The rule transfers the responsibility for background checks of aliens seeking flight training from the Department of Justice to the Department of Homeland Security and TSA.

While the General Aviation Manufacturers Association (GAMA) called the rule good news for the general aviation industry, some other general aviation organizations argued it would adversely affect every flight school and CFI.

AOPA petitioned the TSA to suspend the October 20 compliance deadline for those sections of the interim final rule that apply to flight schools that provide, and individuals who apply for, flight training and recurrent training in the operation of aircraft with a mtow of 12,500 pounds or less.

Noting that AOPA does not oppose the intent of the rule, the association pointed out that the rule applies unnecessary training and burdensome recordkeeping requirements for every flight school and every instructor, whether or not they are training foreign students. “If that’s really the TSA’s intent, it’s gone too far,” said AOPA president Phil Boyer.

The National Air Transportation Association (NATA) and the Helicopter Association International (HAI) have also raised questions about the interim final rule.

NATA acknowledged that switching background checking from the Department of Justice to the TSA is expected to increase the efficiency of the process, but the association expressed concern over the expansion of the requirements for flight-training providers to notify the TSA about foreign nationals seeking flight training, as well as the imposition of record-keeping and security training requirements.

In a message asking HAI members to submit comments on the interim final rule before the October 20 deadline, HAI director Patrick Corr wrote that the TSA’s definitions of “flight school” and “flight training” are so broad that they include every biennial flight review, every line-check, every hour of ground or simulator instruction and every rental check-out flight.

Implementation Plans
Aviation associations met with TSA officials on September 30 to discuss the rule and to voice several significant concerns, including concerns about the short timeline for implementation and privacy aspects of the rule, given that the flight-training provider must collect and maintain proof-of-citizenship documentation for all people seeking flight training.

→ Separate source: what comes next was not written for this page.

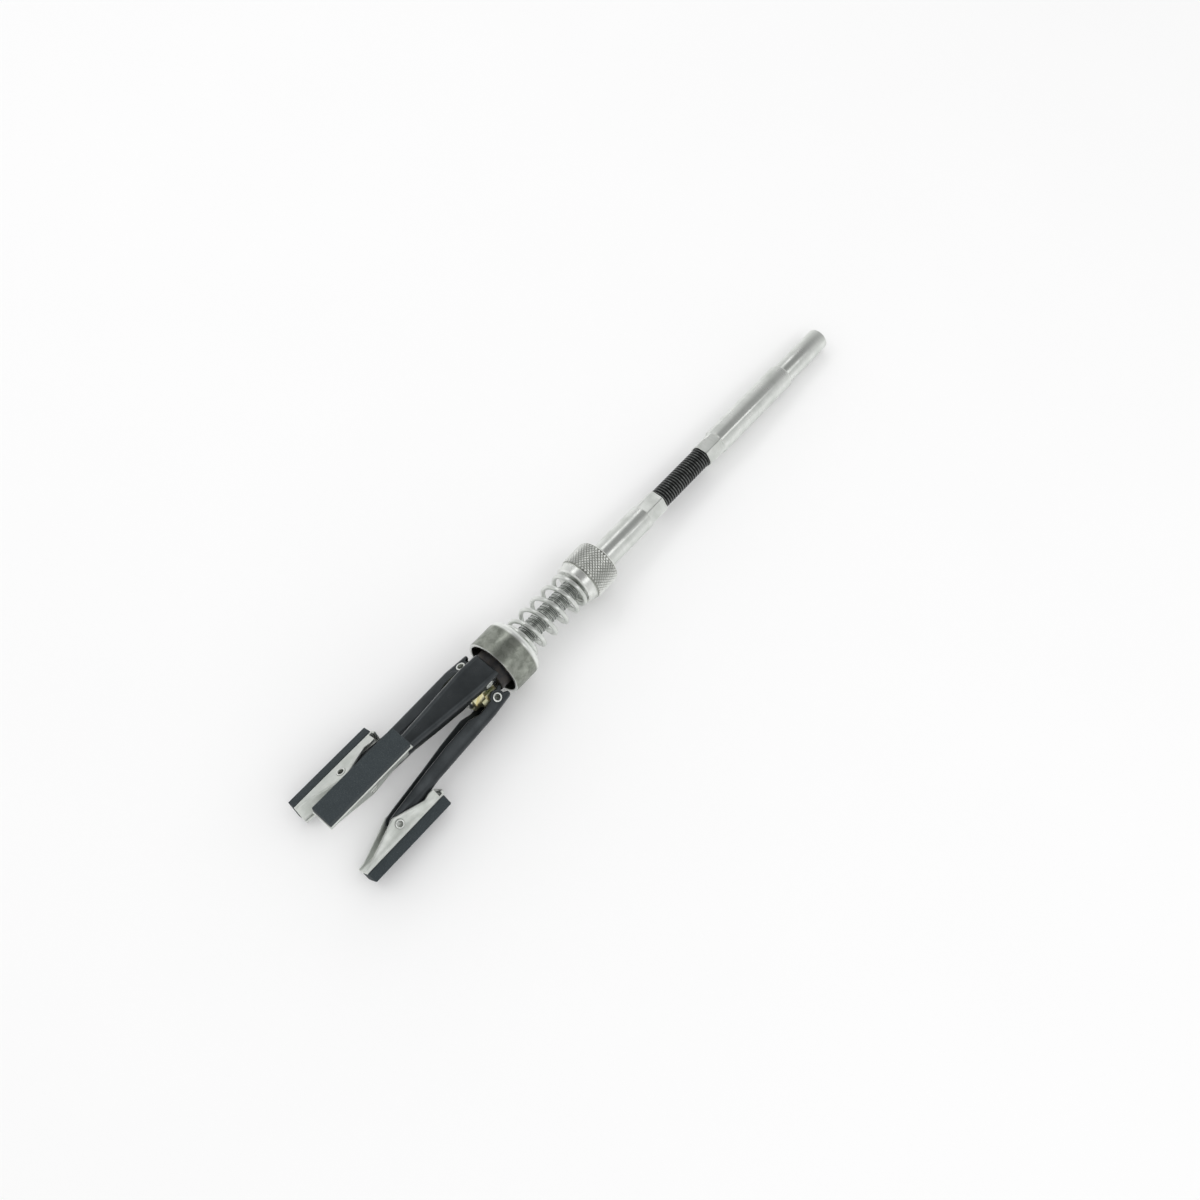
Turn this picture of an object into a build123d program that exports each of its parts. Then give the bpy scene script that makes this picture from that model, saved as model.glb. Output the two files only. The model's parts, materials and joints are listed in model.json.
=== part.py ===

The TSA accepted several action items from general aviation groups to clarify points the industry raised and has established a help desk to assist with implementation of the rule. The help desk can be reached at (703) 542-1222.

But NATA said that it does not expect to see any significant policy or schedule changes in future versions of the rule. The TSA said it was responding to a congressional mandate to check for terrorists among the foreign nationals applying for flight training in the U.S. The agency also said that it had to issue the rule without the conventional public review process to meet the deadline imposed by Congress.

But AOPA countered that the TSA went far beyond what Congress intended. “And it missed the deadline by seven months,” said Boyer. “If it can push its deadline that far, it can take additional time to consult with the industry and get a rule that is sound from a regulatory standpoint, meets congressional intent and protects the rights of all pilots living in the U.S.”

In the months following 9/11, Congress prohibited certain flight-training providers from giving training in aircraft with an mtow of 12,500 pounds or more to aliens and other designated individuals unless the training center notified the U.S. attorney general of the identity of the candidate seeking training. The attorney general would notify the flight school within 45 days of any potential threat that the alien student posed to aviation or national security. Flight-training providers complained the process took too long. GAMA was one of the associations that lobbied Congress to move the process to the TSA.

Balancing Fairness and Security
“This action by the TSA is good news for our industry,” said Ron Swanda, GAMA’s interim president. “The U.S. trains most of the world’s pilots and we want to ensure that this can continue safely and securely.” GAMA said it has worked closely with Congress, the TSA and the Department of Justice to strike a balance between imposing a burden on industry and recognizing necessary security precautions.
NATA  continues to be extremely concerned that the federal government is singling out the flight-training community and unfairly placing an administrative burden
on it.

Under the interim final rule, flight schools are prohibited from providing flight training to aliens and other individuals designated by the TSA unless the flight school or student submits certain information to the TSA, the student pays the specified fee to the TSA and the agency finds the student is not a threat to aviation or national security.

The rule establishes four categories of flight-training candidates and specific accompanying requirements for TSA notification and risk assessment application/processing, including fingerprinting.

• Category 1–flight training on aircraft weighing more than 12,500 pounds by candidates not previously certified in such equipment.

• Category 2–flight training on aircraft weighing more than 12,500 pounds by candidates who have been rated in that category of aircraft already.

• Category 3–flight training on aircraft weighing 12,500 pounds or less. The TSA is requiring candidates in this category to be subjected to the more-than-12,500-pound risk-assessment process.

• Category 4–recurrent training on all aircraft.

Candidates who apply for recurrent training are exempt from the Category 1-3 threat-assessment requirements, although the flight school must provide notification of such recurrent training to the TSA.

The interim final rule also requires flight schools to provide security-awareness training for certain flight school employees and establishes standards and criteria for the training programs.